▸ Directive: Reproduce the lines from the one bearing "rubber_boot();" through the one bearing "obj.matrix_parent_inverse = Matrix.Identity(4)", inclusive. Copy them exactly; include no other line.

▸ Given data:
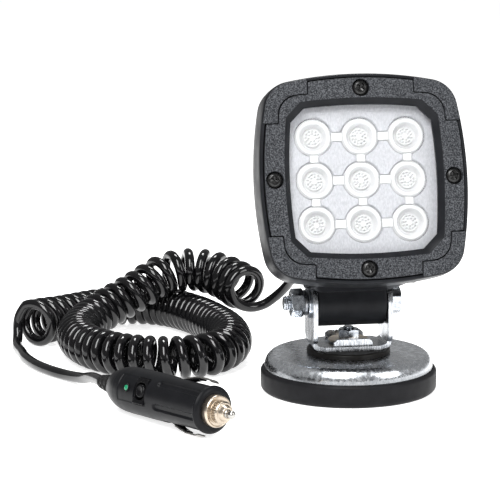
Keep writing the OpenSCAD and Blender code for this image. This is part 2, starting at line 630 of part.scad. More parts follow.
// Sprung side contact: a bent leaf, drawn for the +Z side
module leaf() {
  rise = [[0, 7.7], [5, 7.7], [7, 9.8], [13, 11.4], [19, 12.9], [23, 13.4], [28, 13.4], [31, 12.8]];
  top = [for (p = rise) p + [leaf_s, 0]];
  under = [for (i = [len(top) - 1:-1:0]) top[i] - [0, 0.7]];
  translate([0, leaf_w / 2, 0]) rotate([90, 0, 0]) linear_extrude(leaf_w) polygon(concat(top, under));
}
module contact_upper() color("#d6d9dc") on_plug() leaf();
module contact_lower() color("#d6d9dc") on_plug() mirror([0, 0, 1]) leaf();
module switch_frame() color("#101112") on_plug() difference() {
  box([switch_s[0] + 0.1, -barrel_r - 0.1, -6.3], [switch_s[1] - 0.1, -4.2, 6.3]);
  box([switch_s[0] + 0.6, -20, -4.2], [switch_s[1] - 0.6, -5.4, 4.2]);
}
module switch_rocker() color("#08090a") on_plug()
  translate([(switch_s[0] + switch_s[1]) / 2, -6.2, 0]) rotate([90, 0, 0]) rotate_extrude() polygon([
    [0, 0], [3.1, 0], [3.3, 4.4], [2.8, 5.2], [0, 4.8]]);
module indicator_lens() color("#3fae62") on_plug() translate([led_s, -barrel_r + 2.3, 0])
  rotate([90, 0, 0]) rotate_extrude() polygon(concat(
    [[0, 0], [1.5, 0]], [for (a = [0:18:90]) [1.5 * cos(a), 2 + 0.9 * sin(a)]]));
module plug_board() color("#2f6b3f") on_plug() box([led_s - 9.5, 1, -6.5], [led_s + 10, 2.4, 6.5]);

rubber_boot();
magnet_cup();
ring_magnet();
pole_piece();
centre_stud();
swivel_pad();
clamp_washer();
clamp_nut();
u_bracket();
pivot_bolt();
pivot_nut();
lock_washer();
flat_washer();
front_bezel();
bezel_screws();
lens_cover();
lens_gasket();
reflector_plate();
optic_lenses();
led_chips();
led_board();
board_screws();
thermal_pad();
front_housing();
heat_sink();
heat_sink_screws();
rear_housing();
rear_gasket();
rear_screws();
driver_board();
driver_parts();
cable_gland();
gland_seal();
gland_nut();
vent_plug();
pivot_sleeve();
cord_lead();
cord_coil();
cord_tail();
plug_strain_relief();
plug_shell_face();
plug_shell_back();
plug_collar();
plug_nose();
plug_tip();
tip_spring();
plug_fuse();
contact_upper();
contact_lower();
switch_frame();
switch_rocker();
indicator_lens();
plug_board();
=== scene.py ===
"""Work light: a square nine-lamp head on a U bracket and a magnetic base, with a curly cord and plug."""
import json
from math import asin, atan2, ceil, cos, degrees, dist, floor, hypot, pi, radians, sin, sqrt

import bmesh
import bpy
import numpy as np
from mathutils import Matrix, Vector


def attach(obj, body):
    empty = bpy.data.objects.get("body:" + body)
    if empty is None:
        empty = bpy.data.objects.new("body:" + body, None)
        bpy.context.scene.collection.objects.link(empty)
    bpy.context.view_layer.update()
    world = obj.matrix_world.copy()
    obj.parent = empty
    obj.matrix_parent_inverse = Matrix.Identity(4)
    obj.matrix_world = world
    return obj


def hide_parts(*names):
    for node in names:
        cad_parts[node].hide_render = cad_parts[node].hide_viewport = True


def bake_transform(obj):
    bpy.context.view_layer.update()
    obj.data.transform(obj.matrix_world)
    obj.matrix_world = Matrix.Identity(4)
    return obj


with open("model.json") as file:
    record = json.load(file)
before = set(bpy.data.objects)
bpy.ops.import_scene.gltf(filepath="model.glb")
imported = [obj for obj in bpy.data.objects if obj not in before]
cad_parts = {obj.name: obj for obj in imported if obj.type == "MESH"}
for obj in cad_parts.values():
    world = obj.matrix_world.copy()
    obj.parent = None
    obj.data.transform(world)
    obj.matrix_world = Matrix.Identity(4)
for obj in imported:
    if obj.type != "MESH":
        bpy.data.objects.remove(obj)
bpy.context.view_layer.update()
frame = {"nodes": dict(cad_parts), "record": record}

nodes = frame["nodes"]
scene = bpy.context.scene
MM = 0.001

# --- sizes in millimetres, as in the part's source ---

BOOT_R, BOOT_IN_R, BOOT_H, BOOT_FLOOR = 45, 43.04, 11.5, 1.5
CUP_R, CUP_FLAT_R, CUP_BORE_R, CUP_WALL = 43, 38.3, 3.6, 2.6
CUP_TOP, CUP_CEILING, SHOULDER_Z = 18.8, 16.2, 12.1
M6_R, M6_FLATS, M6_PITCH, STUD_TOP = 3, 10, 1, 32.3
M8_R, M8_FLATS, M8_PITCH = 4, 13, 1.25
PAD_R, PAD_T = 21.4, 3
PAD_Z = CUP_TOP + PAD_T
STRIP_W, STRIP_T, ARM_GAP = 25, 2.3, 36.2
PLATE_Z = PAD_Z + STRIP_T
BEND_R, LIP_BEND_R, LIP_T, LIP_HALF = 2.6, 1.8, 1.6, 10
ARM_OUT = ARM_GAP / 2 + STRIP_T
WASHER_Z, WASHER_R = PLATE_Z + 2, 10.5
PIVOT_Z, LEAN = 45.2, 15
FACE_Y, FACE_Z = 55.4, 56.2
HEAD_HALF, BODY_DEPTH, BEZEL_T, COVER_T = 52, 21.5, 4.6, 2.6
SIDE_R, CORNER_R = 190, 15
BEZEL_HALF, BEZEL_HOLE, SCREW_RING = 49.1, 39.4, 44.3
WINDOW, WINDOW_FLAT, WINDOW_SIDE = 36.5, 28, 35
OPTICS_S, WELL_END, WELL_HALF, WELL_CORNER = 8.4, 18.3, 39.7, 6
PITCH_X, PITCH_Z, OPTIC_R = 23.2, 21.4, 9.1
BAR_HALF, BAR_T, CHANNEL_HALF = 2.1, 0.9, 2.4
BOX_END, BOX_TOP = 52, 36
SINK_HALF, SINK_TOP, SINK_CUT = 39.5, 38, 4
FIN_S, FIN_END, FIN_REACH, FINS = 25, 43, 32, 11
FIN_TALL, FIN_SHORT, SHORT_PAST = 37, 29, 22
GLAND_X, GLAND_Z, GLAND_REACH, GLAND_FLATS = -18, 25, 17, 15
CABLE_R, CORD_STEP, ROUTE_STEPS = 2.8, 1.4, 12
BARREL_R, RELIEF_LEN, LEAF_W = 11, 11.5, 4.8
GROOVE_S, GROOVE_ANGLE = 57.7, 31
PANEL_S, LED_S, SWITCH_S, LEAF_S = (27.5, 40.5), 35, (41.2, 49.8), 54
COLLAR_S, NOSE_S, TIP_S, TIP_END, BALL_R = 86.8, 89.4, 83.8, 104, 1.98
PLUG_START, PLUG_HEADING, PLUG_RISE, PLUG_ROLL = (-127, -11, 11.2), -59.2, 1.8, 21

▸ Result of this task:
rubber_boot();
magnet_cup();
ring_magnet();
pole_piece();
centre_stud();
swivel_pad();
clamp_washer();
clamp_nut();
u_bracket();
pivot_bolt();
pivot_nut();
lock_washer();
flat_washer();
front_bezel();
bezel_screws();
lens_cover();
lens_gasket();
reflector_plate();
optic_lenses();
led_chips();
led_board();
board_screws();
thermal_pad();
front_housing();
heat_sink();
heat_sink_screws();
rear_housing();
rear_gasket();
rear_screws();
driver_board();
driver_parts();
cable_gland();
gland_seal();
gland_nut();
vent_plug();
pivot_sleeve();
cord_lead();
cord_coil();
cord_tail();
plug_strain_relief();
plug_shell_face();
plug_shell_back();
plug_collar();
plug_nose();
plug_tip();
tip_spring();
plug_fuse();
contact_upper();
contact_lower();
switch_frame();
switch_rocker();
indicator_lens();
plug_board();
=== scene.py ===
"""Work light: a square nine-lamp head on a U bracket and a magnetic base, with a curly cord and plug."""
import json
from math import asin, atan2, ceil, cos, degrees, dist, floor, hypot, pi, radians, sin, sqrt

import bmesh
import bpy
import numpy as np
from mathutils import Matrix, Vector


def attach(obj, body):
    empty = bpy.data.objects.get("body:" + body)
    if empty is None:
        empty = bpy.data.objects.new("body:" + body, None)
        bpy.context.scene.collection.objects.link(empty)
    bpy.context.view_layer.update()
    world = obj.matrix_world.copy()
    obj.parent = empty
    obj.matrix_parent_inverse = Matrix.Identity(4)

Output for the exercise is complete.